In order to understand the macro dynamics of materials, scientists need to understand what instigates certain phenomena, which occur on infinitesimally small timescales.
To this end, scientists at the Technical University of Denmark and Stanford University successfully filmed sound waves in a diamond crystal structure for the first time ever using an X-ray free-electron laser (XFEL).
Gaining insight into these sub-microsecond processes could pave the way toward advancements in materials science and geoscience.
Understanding the crystalline structure of materials and how they react to certain phenomena is vital to advancing the field of materials physics. Being able to create new electrical circuits, photonic chips, or next-generation superconductors means understanding materials on extremely minute scales.
To achieve this, scientists use what’s known as an X-ray free-electron laser (XFEL), like the one at the Stanford Linear Accelerator Center (SLAC). At the end of this 1.8-mile-long tube is a microscope that examines materials using extremely bright X-rays at across a 1 mm sample.

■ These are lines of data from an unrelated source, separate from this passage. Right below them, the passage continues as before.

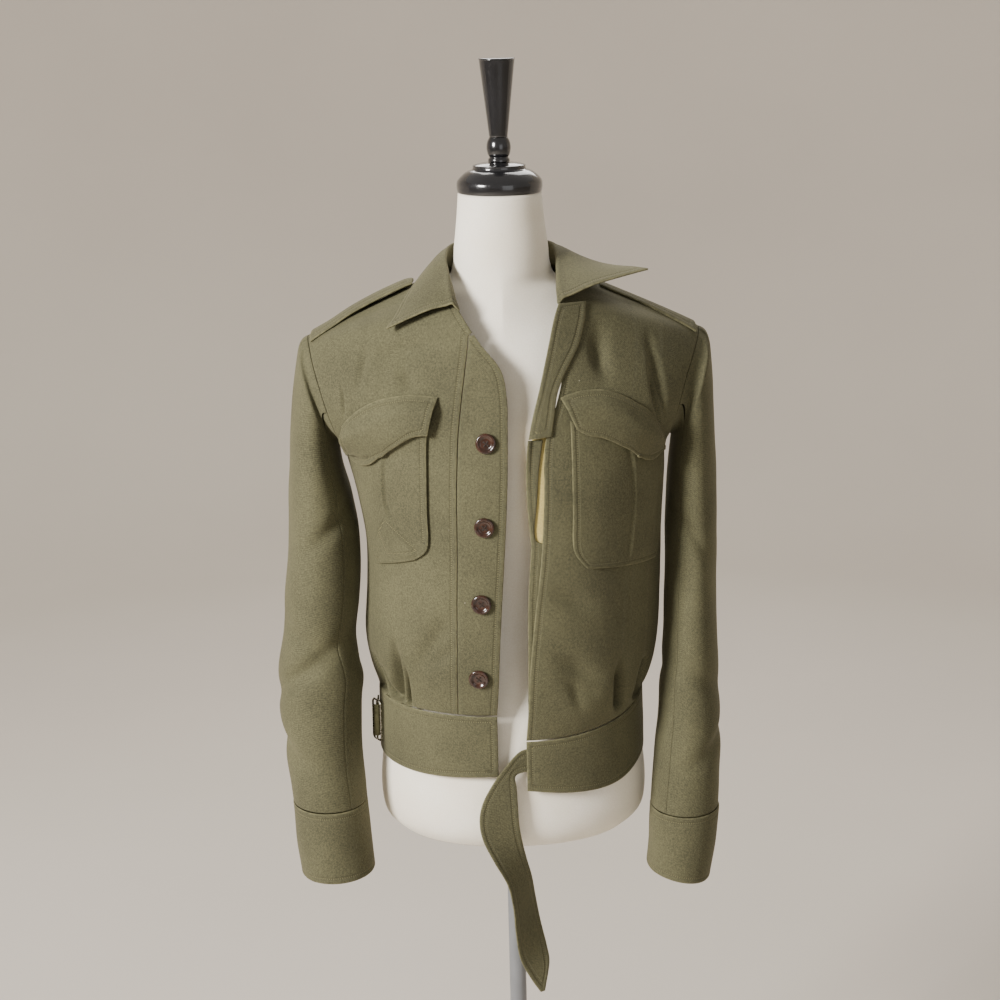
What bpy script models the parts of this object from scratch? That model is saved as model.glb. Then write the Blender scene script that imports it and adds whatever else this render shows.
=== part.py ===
"""A short battledress-style jacket, worn open by a limbless dress form on a pole.

Metres, +Z up. The origin is the middle of the stand's underside, on the floor. The jacket
faces -Y, so the wearer's left is at +X. Every cloth piece is an open surface with a Solidify
wall, and what lies on a front is made from that front's own surface, moved out.
"""

import math
from collections import namedtuple

import bmesh
import bpy
from mathutils import Vector

# Driving sizes
WALL = 0.002  # cloth with its turned-in edges
SEAM = 0.0003  # between pieces that meet edge to edge
TURN = 0.0012  # between panels and what is sewn across their ends, where the wall turns
LAY = 0.0009  # between a piece and the panel that it lies on
NECK_POINT = 0.30  # share of the back's half width that the neckline takes
RIGHT, LEFT = -1, 1  # the wearer's sides, and the sign of x there

BUTTON_RADIUS = 0.0112
POLE_RADIUS = 0.0102
BASE_RADIUS = 0.175
FORM_BOTTOM = 0.655
FORM_TOP = 1.404
FINIAL_TOP = 1.550

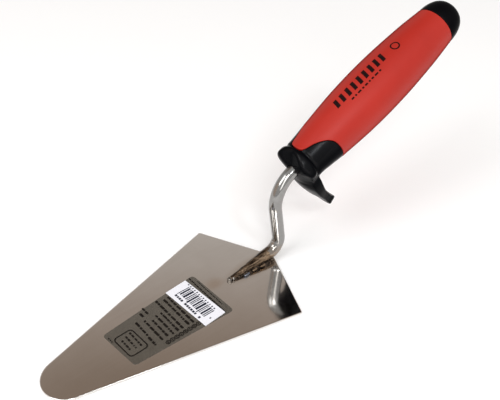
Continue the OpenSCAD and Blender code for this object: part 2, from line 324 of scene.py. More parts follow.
def make_weld(name, dark, mid, light, rough=(0.25, 0.6), tinted=False):
    m, nt, b = material(name)
    b.inputs["Metallic"].default_value = 1.0
    # long streaks along the foot, broken by patches
    streak = noise_tex(nt, coords(nt, (0.10, 1.1, 1.1)), 1.0, 5.0, 0.62, 0.4)
    patch = noise_tex(nt, coords(nt, (0.22, 0.3, 0.3)), 1.0, 4.0, 0.55, 0.6)
    fac = math_node(nt, "ADD", math_node(nt, "MULTIPLY", streak, 0.6), math_node(nt, "MULTIPLY", patch, 0.4))
    # the left flank is darker, the right shoulder near the heel lighter
    sp = node(nt, "ShaderNodeSeparateXYZ")
    tc = node(nt, "ShaderNodeTexCoord")
    nt.links.new(tc.outputs["Object"], sp.inputs[0])
    side = node(nt, "ShaderNodeMapRange")
    side.inputs["From Min"].default_value, side.inputs["From Max"].default_value = 0.004, -0.003
    k = 1.0 if tinted else 0.0
    side.inputs["To Min"].default_value, side.inputs["To Max"].default_value = -0.085 * k, 0.025 * k
    nt.links.new(sp.outputs["Y"], side.inputs["Value"])
    heel = node(nt, "ShaderNodeMapRange")
    heel.inputs["From Min"].default_value, heel.inputs["From Max"].default_value = 0.055, 0.077
    heel.inputs["To Min"].default_value, heel.inputs["To Max"].default_value = -0.035 * k, 0.035 * k
    nt.links.new(sp.outputs["X"], heel.inputs["Value"])
    fac = math_node(nt, "ADD", fac, math_node(nt, "ADD", side.outputs["Result"], heel.outputs["Result"]))
    col = ramp(nt, fac, [(0.36, dark), (0.47, mid), (0.60, light)])
    nt.links.new(col, b.inputs["Base Color"])
    ro = node(nt, "ShaderNodeMapRange")
    ro.inputs["To Min"].default_value, ro.inputs["To Max"].default_value = rough
    nt.links.new(patch, ro.inputs["Value"])
    nt.links.new(ro.outputs["Result"], b.inputs["Roughness"])
    grit = noise_tex(nt, coords(nt, (1.6, 1.6, 1.6)), 1.0, 4.0, 0.6)
    nt.links.new(bump(nt, math_node(nt, "ADD", streak, grit), 0.5, 0.0002), b.inputs["Normal"])
    return m


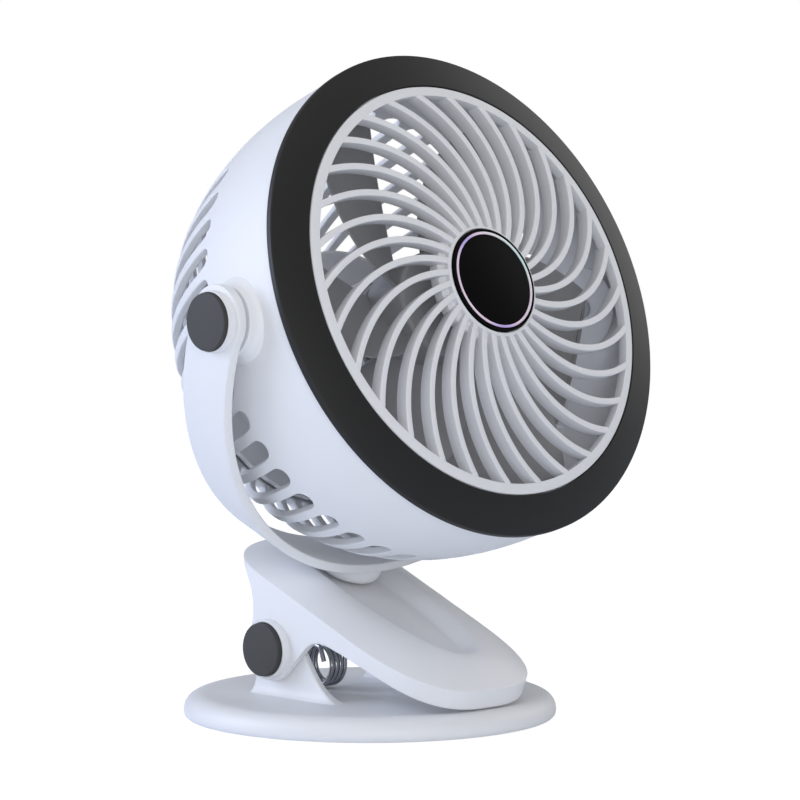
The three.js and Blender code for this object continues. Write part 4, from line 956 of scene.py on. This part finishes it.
def blade(phase):
    """Section rows from hub to tip: a bulged line from trailing to leading edge, thick in the middle.
    Both edges' angles are in degrees and grow in proportion to the distance from the blade's middle."""
    radius = np.linspace(rotor_hub - 1, blade_tip, 28)[:, None]
    trailing = -41 + 0.87 * (radius - blade_middle)
    leading = 3 + 0.1 * (radius - blade_middle)
    loop = np.linspace(0, 2 * np.pi, 36, endpoint=False)[None]
    share = 0.5 - 0.5 * np.cos(loop)
    turn = np.radians(phase + trailing + (leading - trailing) * share)
    depth = blade_front + (blade_rear - blade_front) * share - 2 * np.sin(share * np.pi)
    thickness = 0.8 * np.sign(np.sin(loop)) * np.abs(np.sin(loop)) ** 0.5
    grid = np.stack([radius * np.sin(turn), radius * np.cos(turn),
                     np.broadcast_to(depth + thickness, turn.shape)], -1)
    return skin(grid)


rotor_profile = corner_softened([(0, blade_rear), (rotor_hub, blade_rear), (rotor_hub, blade_front + 0.6),
                                 (0, blade_front + 2)], 1.6, 6)
rotor = [turned(rotor_profile, 96)] + [blade(k * 60) for k in range(6)]
solid("rotor_blades", [moved(part, head_space) for part in rotor], "fan",
      blade_plastic, "fan_rotor")

# ---- Motor and its housing ----
# A drawn metal can held in the sleeve of a white housing, which is fixed to the bowl's rear. The
# battery in its blue wrap and the green circuit board sit behind the motor, inside the housing.
motor_metal = metal("motor_can", (0.6, 0.61, 0.63), 0.3)
motor_radius, motor_rear, motor_front = 15, -33, -11
motor_profile = corner_softened([
    (0, motor_rear), (motor_radius, motor_rear), (motor_radius, motor_front), (4, motor_front),
    (4, motor_front + 1.5), (1.9, motor_front + 1.5), (1.9, -19), (0, -19)], 0.8, 4)
solid("motor_body", [moved(turned(motor_profile, 96), head_space)], "head",
      motor_metal, "motor")
housing_rear, housing_front, housing_wall = -59, -30, 2.0
housing_radius, flange_radius, sleeve_radius = 31.5, 41.6, 17.3
inside, sleeve_bore, sleeve_front = housing_radius - housing_wall, sleeve_radius - housing_wall, -15
housing_profile = corner_softened([
    (inside, housing_rear), (flange_radius, housing_rear), (flange_radius, housing_rear + housing_wall),
    (housing_radius, housing_rear + housing_wall), (housing_radius, housing_front),
    (sleeve_radius, housing_front), (sleeve_radius, sleeve_front), (sleeve_bore, sleeve_front),
    (sleeve_bore, housing_front - housing_wall), (inside, housing_front - housing_wall),
    (inside, housing_rear)], (0, 0.3, 0.3, 1.5, 3, 1, 0.4, 0.4, 0.5, 1, 0), 5)
solid("motor_cup", [moved(turned(housing_profile, 128), head_space)], "head",
      white_plastic, "motor_housing")
wrap = plastic("battery_wrap", (0.1, 0.28, 0.52), (0.08, 0.24, 0.46), 0.35, 0.00002)
dressed(["battery_pack"], wrap)
board = plastic("circuit_board", (0.03, 0.2, 0.1), (0.02, 0.15, 0.08), 0.4, 0.00002)
dressed(["circuit_board"], board)

# ---- Rear cap, button and inlet ----
# A white plastic cap closes the bowl's rear and carries the round power button and the plated
# charging inlet. The three are the CAD's own pieces, which only get their materials here.
socket_steel = metal("socket_steel", (0.6, 0.61, 0.63), 0.3)
dressed(["rear_cap"], white_plastic)
dressed(["power_button"], blade_plastic)
dressed(["charge_socket"], socket_steel)
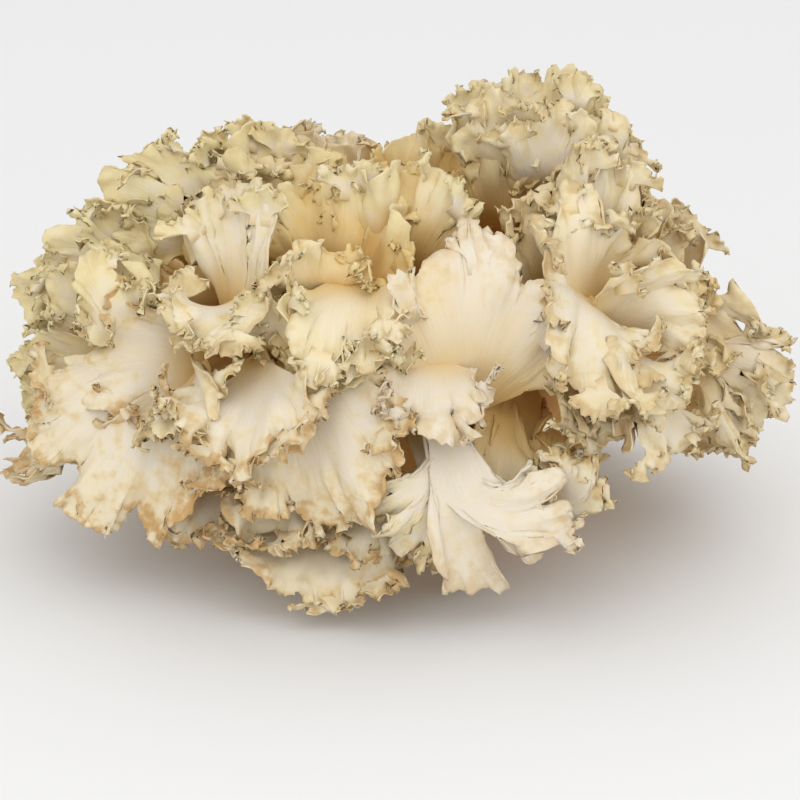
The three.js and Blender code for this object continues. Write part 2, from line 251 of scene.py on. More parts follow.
# %% [markdown]
# ## The frond tree
#
# On a real frond the flesh near the margin grows faster than the flesh behind it. There isn't
# room for it in a flat fan, so it buckles: first into a few large waves, then into frills
# across those waves, and last into a crisp edge. The tree does the same in that order, and
# each step moves the points along the surface that the step before it left. A simulation of
# growth would give the same folds, but slowly, and without control over where a frond goes.

# %% Inputs of the frond tree
INPUTS = [
    ("Heart", "NodeSocketVector"),  # where the strap starts, inside the head
    ("Root", "NodeSocketVector"),  # where the strap becomes the fan
    ("Knee", "NodeSocketVector"),  # what the midrib is drawn towards
    ("Tip", "NodeSocketVector"),
    ("Facing", "NodeSocketVector"),  # where the outer face looks
    ("Half Width", "NodeSocketFloat"),
    ("Strap", "NodeSocketFloat"),  # half width at the root
    ("Flare", "NodeSocketFloat"),  # a higher one widens later
    ("Drop", "NodeSocketFloat"),  # how far the ends of the margin fall back
    ("Lift", "NodeSocketFloat"),  # how far the sides rise towards the outer face
    ("Lobes", "NodeSocketFloat"),
    ("Cleft", "NodeSocketFloat"),  # depth of the cuts between lobes
    ("Teeth", "NodeSocketFloat"),
    ("Tooth Depth", "NodeSocketFloat"),
    ("Waves", "NodeSocketFloat"),
    ("Ruffle", "NodeSocketFloat"),  # height of the large waves
    ("Frill", "NodeSocketFloat"),  # height of the frills across them
    ("Crisp", "NodeSocketFloat"),  # height of the crisp edge
    ("Crumple", "NodeSocketFloat"),  # depth of the soft dents
    ("Wrinkle", "NodeSocketFloat"),  # depth of the small dents near the margin
    ("Strap Thickness", "NodeSocketFloat"),
    ("Margin Thickness", "NodeSocketFloat"),
    ("Seed", "NodeSocketFloat"),
    ("Columns", "NodeSocketInt"),
    ("Rows", "NodeSocketInt"),
    ("Yellow", "NodeSocketFloat"),  # colour of the margin, read by the material
    ("Ochre", "NodeSocketFloat"),
    # Pale also lightens the painted shade at a frond's base, and below 0 deepens it
    ("Pale", "NodeSocketFloat"),
    ("Outer", "NodeSocketFloat"),  # how much of the margin's tint it has all over
    ("Flesh", "NodeSocketMaterial"),
]
STRAP_SHARE = 0.3  # length of the sunk strap along a frond, against its fan
FAN_HALF_ANGLE = 1.75  # radians from the midrib round to the end of the margin


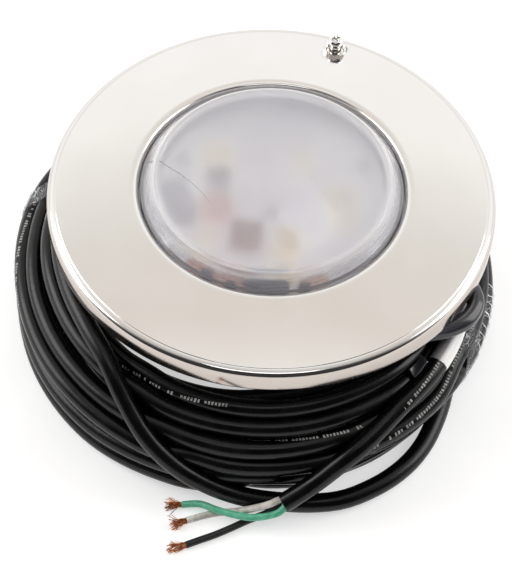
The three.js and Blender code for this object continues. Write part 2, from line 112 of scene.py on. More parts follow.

Crucially, these XFEL facilities (of which there are only a handful across the globe) create “movies” capturing the atomic goings-on inside a crystalline structure. And for the first time ever, scientists from the Technical University of Denmark (DTU) and Stanford University captured sound waves as they traveled through a diamond crystal. To capture these sound waves, scientists successfully filmed the crystal sample with extremely high precision, as the wave only exists within the crystal for one-millionth of a second. The results were published in mid-September in the journal Proceedings of the National Academy of Sciences (PNAS).
“Our hair-thin X-ray and optical laser beams had to meet on the mm-sized single-crystal diamond sample with a better timing accuracy than a nanosecond before the first data could be acquired,” Henning Friis Poulsen, a physics professor at DTU and study co-author, said in a press statement. “But we did it, and I believe these results will inspire a plethora of new research.”
Using the ultrafast and ultra-bright laser pulses at SLAC’s Linac Coherent Light Source (LCLS), the team measured this acoustic phenomena with sub-picosecond accuracy—a level of detail never before captured. They were also able to capture these sound waves non-invasively, which helped preserve the structural integrity of the sample.
The video above shows different sound waves as they reflect off the surface of the crystalline structure like an impossibly tiny game of Pong. Another video shows how the sound wave diffuses and attenuates over less than a microsecond timescale.
“With this setup, we can investigate a wide range of ultrafast structural phenomena that have so far been beyond the reach of science,” DTU’s Theodor Holstad, a co-author of the study, said in a press statement. “Visualizing structural processes on a timescale of less than a microsecond is relevant for solid-state physics, materials science, and geoscience.”
Understanding these small nuances at extremely small scales can also give important insight into large scale phenomena—for example, why certain materials strengthen while others shatter when subjected to the same level of force. Stanford’s Leora Dresselhaus-Marais, who was involved with the study, says in a Stanford press statement that, though we have an advanced understanding of these more macro phenomena (such as phase transformations), scientists are still missing vital information regarding these “instigating events” that occur at incredibly short timescales.
But, she added, the gaps in our knowledge are slowly disappearing. “By showing this behavior in diamond—a crystal with the fastest sound speed—we illustrate the new opportunities now available with our microscope to study new phenomena deep inside crystals,” Dresselhaus-Marais said. “With ultrashort timescales now at our fingertips, we have the ability to hunt for these rare events at their native timescales.”